Lucky was preceded in death by his sons, Mike and Rance; ex-daughter-in-law Judy Lentz; his parents; two brothers; two sisters; his ex-wife, the mother of his children; his wonderful golden retriever, Jody; and many friends from back in the day.
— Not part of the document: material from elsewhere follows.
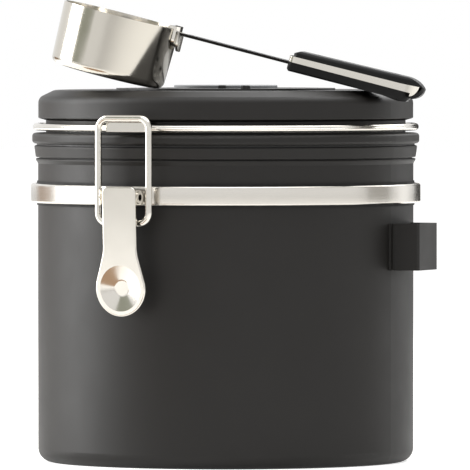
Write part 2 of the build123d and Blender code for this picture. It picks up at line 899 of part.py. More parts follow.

Lucky is survived by his wife, Vernell, of Hansen, Idaho; daughter, Kim (Danny) Wood, of North Pole; stepsons, David (Desiree) Weeks, of Phoenix, and Bart Taylor, of Milton, Wash.; stepdaughter, Tina Taylor of Albuqurque, N.M.; grandchildren, Rance (Angela) Lentz, of Delta Junction; Brynn (Bob) Butler, of Fairbanks; Brett (Sara) Wood, of Fairbanks, and Emily Hayes Karella, of Las Vegas; step-grandchildren, Jessica Breinholdt, of Coalville, Uah; Waylon Hervey of Hiram, Utah; Zandria Weeks of Phoenix; great-grandchildren, Gage, Dade and Rowdy Lentz; Cierra and Cailee Butler; step great-grandchildren, Ellie and Cade Butler, and a Wood baby due in September; brothers, Dale (Vi) Lentz, of Reed City, Mich. and Jim (Nancy) Lentz, of Reed City, Mich.; sisters, Pat (Don) Lockhart, of Chase, Mich,; and Shirley Parks, of Michigan.; his son, Mike and partner Tina Kezer, of Delta Junction, and his little dog, Amy.
At his request, there will be no service. His ashes will return home to Alaska to be placed at his favorite spot.
He will be missed by all those who loved him. He was a true pioneer of Alaska, and his independence and strength will live on through the family he leaves behind.